Deputy Secretary of Education Madeleine Kunin spoke to about 50 students and professors about her reasons for writing her autobiography, titled "Living a Political Life," yesterday afternoon.

"I think the feminist side of me felt very strongly that women were going to have to explain their lives if we wanted to be role models," she said.

Kunin, a former governor of Vermont, said she wrote the book to "really define myself ... and I did it for the people who asked me, 'How did you get into politics?'"

The hardest part of writing the book was "letting go of my public and political persona," she said.

Kunin said she did not write the autobiography chronologically because "life isn't necessarily chronological."

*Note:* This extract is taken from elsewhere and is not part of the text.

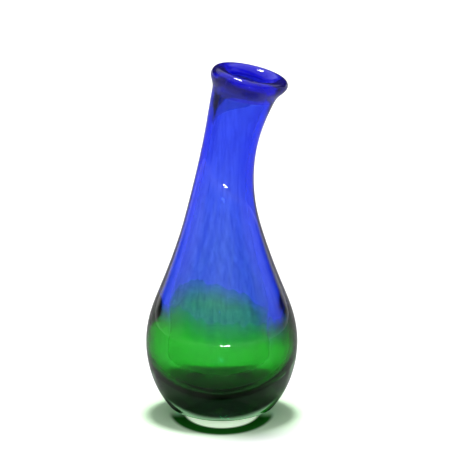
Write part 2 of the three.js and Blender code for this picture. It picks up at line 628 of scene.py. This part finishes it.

The book starts by describing the day she decided not to run for governor again, Kunin said. It "turned out to be more about getting to be governor than being governor."

Kunin served three terms as governor of Vermont from 1985 to 1991. She released her autobiography in February of this year.

She said she felt extremely possessive about her book and was "afraid to send it off into the world." She needed to create distance to deal with the concept that anybody can read, comment and respond to the book, she said.

"Nobody reads the book in the way you write it," she said.

Kunin said she was thrilled to see people of other generations relating to the book. "People are intrigued by autobiographies" because they are searching to find meanings to their own lives, she said.

Writing the book was a "way of connecting to the world and to other people" and lets the speaker have an "uninterrupted conversation" with an audience, she said.

Kunin concluded her speech by reading excerpts from her book, including a part about a cow chip throwing contest she competed in when she ran for lieutenant governor in the late 1970s.

Kunin is not new to the College. She served as the College's first Nelson A. Rockefeller Center Distinguished Visiting Fellow in the fall of 1993, during which time she worked on writing her recently published book. Kunin also served as a Montgomery Fellow from February to June 1991. During her stay as a Montgomery Fellow, she co-taught a government class called "Women, Politics and the Law" with Government Professor Lynn Mather.

The event was the academic year's final public program sponsored by the Rockefeller Center for the Social Sciences and was held in the Hinman Forum.